The CPE values from the fitting was transformed to capacitance values by the use of equation 15 (see section 2.5.1). On scratched coatings the delamination was calculated by the quote of the double layer capacitance, Cdl, over time. The double layer capacitance from the first EIS measurement was set as a starting value, C0dl. The delaminated area was calculated by the equation 17 (see section 2.5.1).

3.2.2

Adhesion testing

Pull-off tests were executed to quantitatively evaluate the adhesion of the coatings. The samples were shipped to RISE and to the University of Trento, in Italy, were testing were performed. The results were delivered by mail, together with pictures of the samples after testing.

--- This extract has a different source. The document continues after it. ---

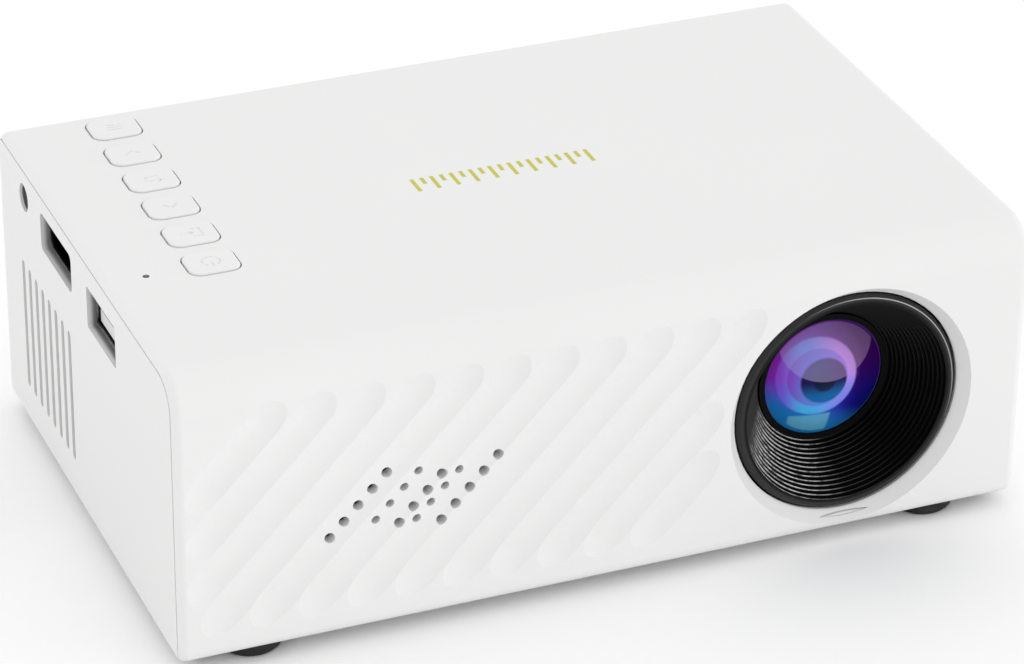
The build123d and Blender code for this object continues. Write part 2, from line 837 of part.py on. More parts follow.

The samples sent for Pull-Off testes of the luminaire, were cut out pieces from the same samples used for EIS measurements. The pieces were cut out after the EIS measurements were finished, in case more area was needed for restarts.

3.2.3

Surface profile measurement

The surface profile measurements were performed on the bare aluminum substrates used in the thesis. The surface profile was measured with a Perthometer M4Pi, shown in Figure 40. The profile was measured in 4 directions with 10 repetitions in each direction on Q-panel, sheet and luminaire. The length of each measurement was 4 mm.

3.2.4

Visualization of coating layers

One sample from each sample setup was cut, embedded, grinded and polished in order to look at their cross-section in an optical microscope. The main reason was to visually verify the thickness of different layers in multi-layer coatings. This section will describe the procedure for this.

The samples were cut into pieces in dimension of 15 x 10 mm. The pieces were embedded, by using a Struers CitoPress 1, in Multifast powder. Two pieces of each sample were placed in the same embedding, with the coating facing each other. The placement was chosen to protect the coating in the grinding and polishing steps since the coating is much softer compared to the aluminum substrates. The samples were grinded and polished by a Struers Tegramin 30 with the steps shown in Table 6.

Figure 40. Surface profile measurements executed by a Perthometer M4Pi on an aluminium sheet.